6. A Comunicação em Saúde é apenas uma das linhas de investigação do vosso Grupo de Investigação. Que outras destaca?
O GI em Comunicação Estratégica e Processos de Tomada de Decisão tem como missão estudar o uso que as organizações fazem da comunicação estratégica, para alcançar objetivos organizacionais (sejam eles comerciais, sociais ou políticos), e explicar e prever o comportamento humano como consequência do uso estratégico da comunicação. A nossa investigação é sobretudo aplicada e tem-se dirigido a diferentes domínios e contextos, com foco na Comunicação Organizacional, no Marketing, na Publicidade ou nas Relações Públicas. Quer seja no setor privado ou público. Para além da área da Saúde destaco outros dois campos de atuação que temos trabalhado e que respondem aos objetivos de sustentabilidade definidos pelas Nações Unidas: Cidades e Comunidades Sustentáveis e Produção e Consumo Responsável. No âmbito do primeiro, , o GI conta com organização de duas edições da Conferência Ibero-Americana em Place Branding realizadas nos anos de 2020 e 2021 (a organização da terceira edição da Conferência Ibero-Americana em Place Branding está a decorrer); com a publicação de um número temático de ebook «Place Branding» saído este ano; e com a co-organização da 2ª edição conferência internacional TOCRIA – Tourism and Creative Industries Academic Association, em 2018. Quanto ao tema Produção e Consumo Responsável destaco dois projetos financiados: «Estrategias de Comunicación para Reducir el Consumo Energético», financiado pela Fundación Carolina e Endesa, e «Portuguese Attitudes Towards Energy Consumption (PATEC)», financiado pelo ICNOVA. Este último conta com a colaboração direta da Junta de Freguesia de Penha de França e visa responder à seguinte questão: o consumo eficiente de energia pode ser estimulado de forma mais eficaz pela difusão de informação ou pela difusão de comportamento?

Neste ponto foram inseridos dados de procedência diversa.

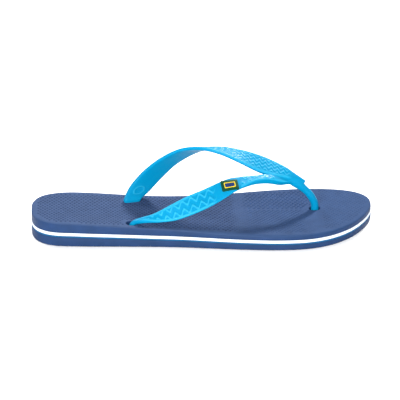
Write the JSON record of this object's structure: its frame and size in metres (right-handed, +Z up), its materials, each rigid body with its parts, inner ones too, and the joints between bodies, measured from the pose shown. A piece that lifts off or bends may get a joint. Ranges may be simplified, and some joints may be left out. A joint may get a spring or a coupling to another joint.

7. Investe-se o suficiente em Comunicação Estratégica na investigação? O que falta fazer?
A Comunicação Estratégica ainda luta pela aceitação e pelo desenvolvimento de uma identidade diferenciadora e independente. O que é natural se tivermos em conta que se trata de uma área recente. Mas há uma crescente procura por este campo de conhecimento por parte dos alunos dos três ciclos de ensino e que não dá sinais de abrandar. Acompanhada, claro, pela emergência de nova oferta letiva ligada à Comunicação Estratégica (cursos, mestrados, especialidades de doutoramento), tanto em Portugal, como fora. São sinais claros da crescente procura por parte das organizações e do reconhecimento da sua necessidade. Veja-se, por exemplo, a criação do NATO Strategic Communications Centre of Excellence em 2014. A Comunicação Estratégica veio para ficar, mas é preciso dar tempo para que estas novas gerações, especializadas na área, possam mostrar os seus contributos. Na NOVA já estamos a fazer um trabalho pioneiro: a especialidade em Comunicação Estratégica existe nos três ciclos de ensino desde 2006 (antes designada por Comunicação Aplicada e depois Comunicação Institucional) e temos o primeiro Grupo de Investigação em Portugal dedicado à Comunicação Estratégica.